Alexey Konovalov, Yuriy Gensiorovskiy and Andrey Stepnov

Abstract: Design ground shaking intensity, based on probabilistic seismic hazard analysis (PSHA) maps, is most commonly used as a triggering condition to analyze slope stability under seismic loading. Uncertainties that are associated with expected ground motion levels are often ignored. This study considers an improved, fully probabilistic approach for earthquake scenario selection. The given method suggests the determination of the occurrence probability of various ground motion levels and the probability of landsliding for these ground motion parameters, giving the total probability of slope failure under seismic loading in a certain time interval. The occurrence hazard deaggregation technique is proposed for the selection of the ground shaking level, as well as the magnitude and source-to-site distance of a design earthquake, as these factors most probably trigger slope failure within the time interval of interest. An example application of the approach is provided for a slope near the highway in the south of Sakhalin Island (Russia).
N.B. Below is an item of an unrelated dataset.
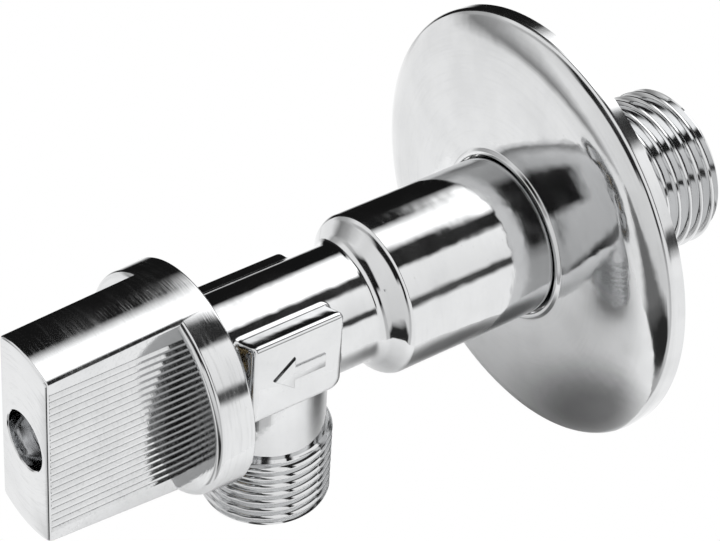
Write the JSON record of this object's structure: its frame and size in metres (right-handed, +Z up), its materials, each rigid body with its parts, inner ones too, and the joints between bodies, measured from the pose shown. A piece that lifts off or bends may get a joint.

The total probability of earthquake-induced slope failure in the next 50 years was computed to be in the order of 16%. The scenario peak ground acceleration value estimated from the disaggregated earthquake-induced landslide hazard is 0.15g, while the 475-year seismic hazard curve predicts 0.3g. The case study highlights the significant difference between ground shaking scenario levels in terms of the 475-year seismic hazard map and the considered fully probabilistic approach.